*YOUR OBJECTIVE*:
Reproduce precisely the lines of the listing below, starting with the line that contains "the joints need" and stopping after the line that contains "obj.matrix_parent_inverse = Matrix.Identity(4)"; include nothing else.

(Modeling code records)
━━━━━━━━━━━━━━━━

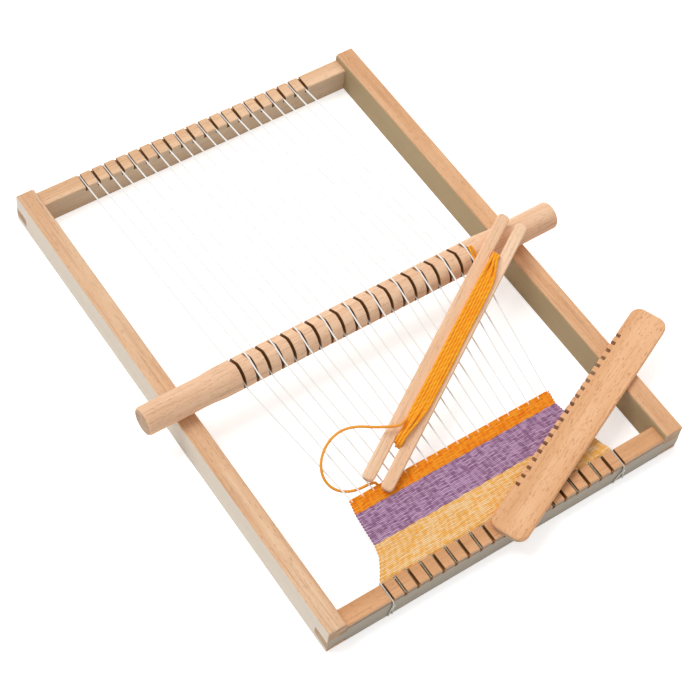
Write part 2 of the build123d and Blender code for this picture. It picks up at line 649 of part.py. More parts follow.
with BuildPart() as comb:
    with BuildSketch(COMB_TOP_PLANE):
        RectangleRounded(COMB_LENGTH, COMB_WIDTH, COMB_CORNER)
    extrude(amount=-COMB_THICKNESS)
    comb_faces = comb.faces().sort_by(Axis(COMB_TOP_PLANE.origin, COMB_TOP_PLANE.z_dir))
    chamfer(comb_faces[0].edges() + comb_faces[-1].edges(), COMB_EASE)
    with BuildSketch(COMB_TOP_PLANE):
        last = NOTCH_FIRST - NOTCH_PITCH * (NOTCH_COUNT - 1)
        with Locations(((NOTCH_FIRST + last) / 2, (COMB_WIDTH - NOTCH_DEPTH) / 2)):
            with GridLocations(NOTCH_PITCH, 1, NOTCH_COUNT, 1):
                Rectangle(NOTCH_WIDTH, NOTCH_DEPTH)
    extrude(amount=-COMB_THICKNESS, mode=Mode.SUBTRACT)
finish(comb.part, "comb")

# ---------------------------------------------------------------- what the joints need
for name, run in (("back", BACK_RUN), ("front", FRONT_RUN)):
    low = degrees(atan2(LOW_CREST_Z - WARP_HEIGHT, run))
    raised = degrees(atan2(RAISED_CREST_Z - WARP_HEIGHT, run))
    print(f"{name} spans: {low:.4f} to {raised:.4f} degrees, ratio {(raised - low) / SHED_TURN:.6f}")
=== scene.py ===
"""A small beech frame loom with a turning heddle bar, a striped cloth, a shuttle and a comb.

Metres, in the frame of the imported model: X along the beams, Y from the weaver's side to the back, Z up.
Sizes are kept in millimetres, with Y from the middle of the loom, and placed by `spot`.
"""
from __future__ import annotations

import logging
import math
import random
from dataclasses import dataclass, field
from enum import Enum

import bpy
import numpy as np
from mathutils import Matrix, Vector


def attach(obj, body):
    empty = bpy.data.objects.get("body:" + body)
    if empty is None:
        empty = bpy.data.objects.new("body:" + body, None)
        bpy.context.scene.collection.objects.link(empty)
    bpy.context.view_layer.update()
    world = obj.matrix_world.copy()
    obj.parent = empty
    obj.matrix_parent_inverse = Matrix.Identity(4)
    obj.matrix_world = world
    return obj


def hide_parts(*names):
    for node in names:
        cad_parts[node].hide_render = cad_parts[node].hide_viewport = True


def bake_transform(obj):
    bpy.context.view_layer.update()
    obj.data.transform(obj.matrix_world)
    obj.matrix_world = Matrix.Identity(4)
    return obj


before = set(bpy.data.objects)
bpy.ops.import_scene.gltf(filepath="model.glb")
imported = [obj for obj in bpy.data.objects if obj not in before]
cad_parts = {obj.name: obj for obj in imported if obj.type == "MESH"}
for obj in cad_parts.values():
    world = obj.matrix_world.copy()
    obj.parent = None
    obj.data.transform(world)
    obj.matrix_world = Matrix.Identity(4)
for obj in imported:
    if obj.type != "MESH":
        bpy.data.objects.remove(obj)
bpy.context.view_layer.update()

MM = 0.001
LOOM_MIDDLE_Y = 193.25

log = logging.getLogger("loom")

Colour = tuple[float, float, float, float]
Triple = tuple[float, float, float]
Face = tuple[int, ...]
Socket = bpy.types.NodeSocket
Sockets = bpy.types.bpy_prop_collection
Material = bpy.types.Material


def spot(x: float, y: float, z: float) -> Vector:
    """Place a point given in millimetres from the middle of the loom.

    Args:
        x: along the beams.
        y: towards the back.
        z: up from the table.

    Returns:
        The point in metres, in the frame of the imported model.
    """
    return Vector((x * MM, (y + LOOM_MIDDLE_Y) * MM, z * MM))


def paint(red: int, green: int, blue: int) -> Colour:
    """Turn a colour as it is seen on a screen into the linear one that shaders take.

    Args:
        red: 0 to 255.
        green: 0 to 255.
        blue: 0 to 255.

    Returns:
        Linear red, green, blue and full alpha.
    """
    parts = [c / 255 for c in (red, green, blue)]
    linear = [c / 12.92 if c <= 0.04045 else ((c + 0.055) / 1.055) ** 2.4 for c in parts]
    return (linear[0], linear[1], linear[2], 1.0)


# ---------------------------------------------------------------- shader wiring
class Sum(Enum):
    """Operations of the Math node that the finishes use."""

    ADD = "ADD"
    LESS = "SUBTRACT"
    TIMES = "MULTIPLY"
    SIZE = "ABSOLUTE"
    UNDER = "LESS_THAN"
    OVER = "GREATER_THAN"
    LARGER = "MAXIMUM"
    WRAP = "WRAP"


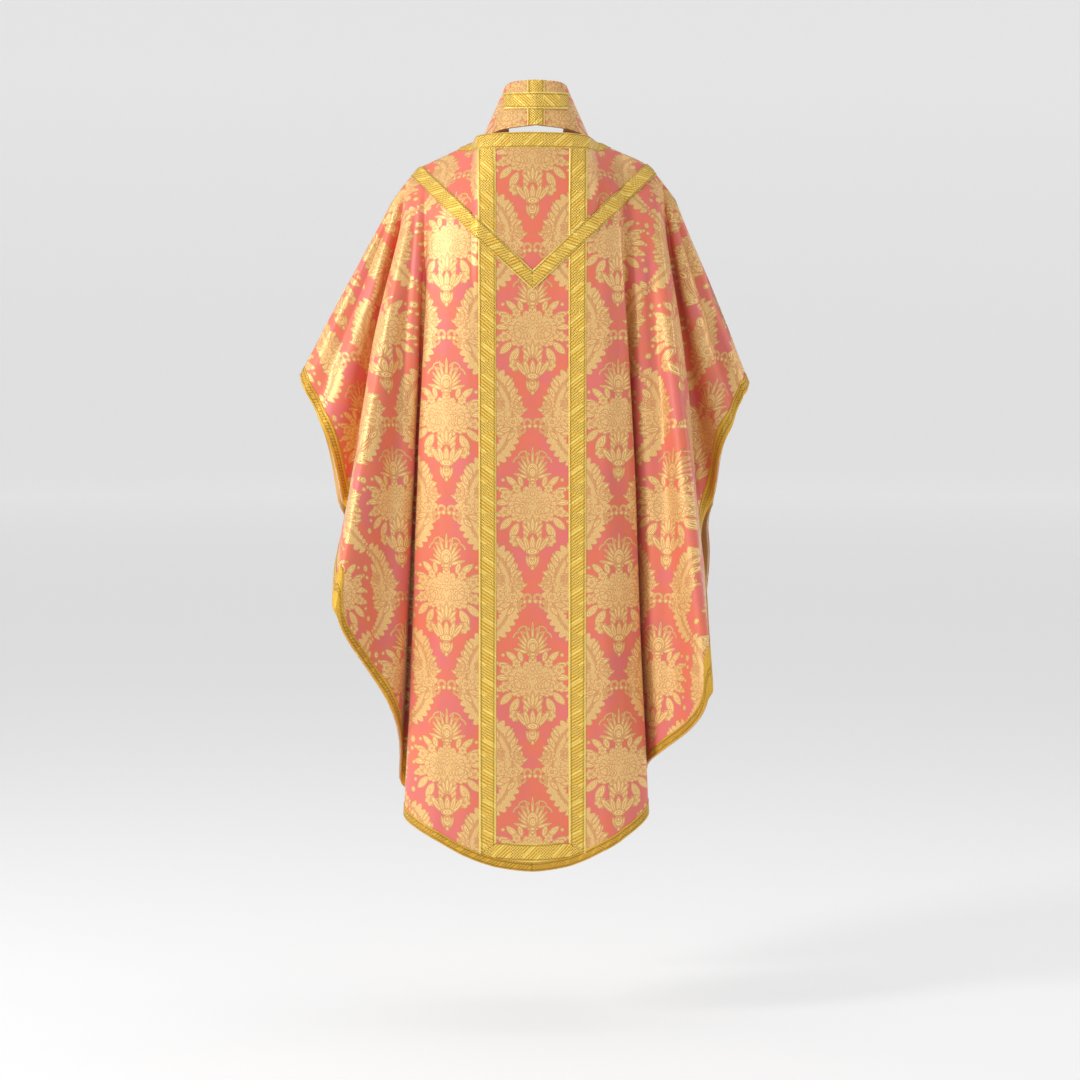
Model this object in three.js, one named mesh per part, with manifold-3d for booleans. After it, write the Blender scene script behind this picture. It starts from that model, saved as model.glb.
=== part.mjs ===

━━━━━━━━━━━━━━━━

*ANSWER TO THE TASK*:
# ---------------------------------------------------------------- what the joints need
for name, run in (("back", BACK_RUN), ("front", FRONT_RUN)):
    low = degrees(atan2(LOW_CREST_Z - WARP_HEIGHT, run))
    raised = degrees(atan2(RAISED_CREST_Z - WARP_HEIGHT, run))
    print(f"{name} spans: {low:.4f} to {raised:.4f} degrees, ratio {(raised - low) / SHED_TURN:.6f}")
=== scene.py ===
"""A small beech frame loom with a turning heddle bar, a striped cloth, a shuttle and a comb.

Metres, in the frame of the imported model: X along the beams, Y from the weaver's side to the back, Z up.
Sizes are kept in millimetres, with Y from the middle of the loom, and placed by `spot`.
"""
from __future__ import annotations

import logging
import math
import random
from dataclasses import dataclass, field
from enum import Enum

import bpy
import numpy as np
from mathutils import Matrix, Vector


def attach(obj, body):
    empty = bpy.data.objects.get("body:" + body)
    if empty is None:
        empty = bpy.data.objects.new("body:" + body, None)
        bpy.context.scene.collection.objects.link(empty)
    bpy.context.view_layer.update()
    world = obj.matrix_world.copy()
    obj.parent = empty
    obj.matrix_parent_inverse = Matrix.Identity(4)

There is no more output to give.